In February 2023, USAID supported a third-party assessment of DAB, the results of which have been a bone of contention. SIGAR’s report notes that the assessment “completed in March 2023 identified weaknesses in DAB’s enforcement of AML/CFT measures” and Treasury referred to the assessment as merely “preliminary.”

In October 2023, Catherine Cartier reported for the The Diplomat that the assessment had not been shared with the board’s Afghan members, a detail SIGAR confirmed in its report. “In [a December 2023] response to a draft of this report, Treasury told SIGAR that it has now provided a copy of the assessment to the Afghan Fund’s board of trustees and executive secretary.”

In its report, SIGAR stated that “there are currently no controls in place that specifically address the issue of Taliban diversion” of funds, a major sticking point for U.S. officials, both within the executive branch and Congress alike. From SIGAR’s report, it appears that there are efforts underway to develop further safeguards, as those that do exist are not specifically related to the Taliban. For example, disbursement decisions can be made only by unanimous vote of the board of trustees, meaning that any one of the four board members can veto a disbursement.

That aside, SIGAR noted with concern the fact that one of the Afghan board members, Mehrabi, is also a member of DAB’s governing body, the Supreme Council, creating a potential conflict of interest.
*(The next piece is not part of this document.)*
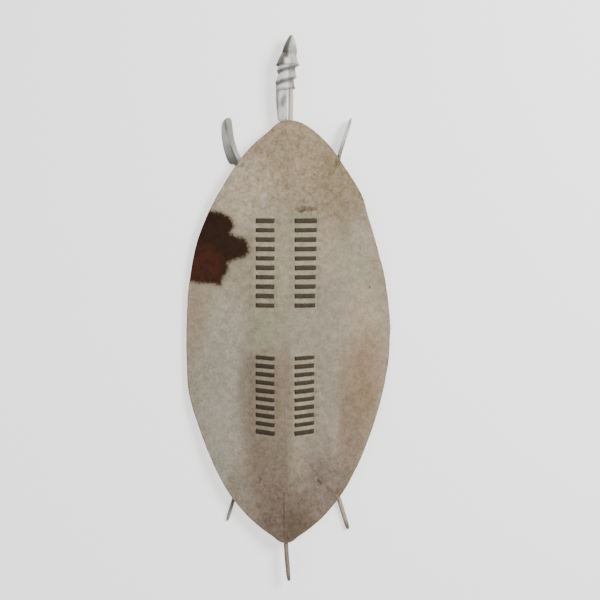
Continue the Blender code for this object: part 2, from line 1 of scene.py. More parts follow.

At issue: “It is also unclear who determines whether a conflict of interest exists or how it is defined” when it comes to the Afghan Fund.

Furthermore, SIGAR wrote in its report that “one of the individuals [the State Department] selected to be a fiduciary of DAB’s assets was fired from a previous position for misrepresenting his credentials, raising questions about the adequacy of State’s vetting process.” The individual is not named in the public report, but it’s a potential pool of two.

There’s a lot to pour through in the SIGAR report, and the back and forth with State and Treasury illuminate shades of bureaucratic territoriality and differences of viewpoint, if not fact. Beyond the scope of the the report, and far beyond SIGAR’s mandate to provide oversight (and that mandate has been questioned by some federal agencies, which like to point out that the U.S. government’s reconstruction efforts concluded in August 2021) is the reality that the people of Afghanistan continue to suffer. The Afghan Fund is not intended for humanitarian or development assistance, but it’s hard to separate the financial welfare of the Afghan state from the conditions of the people — just as it is difficult to disentangle the Afghan state as it is today from the Taliban.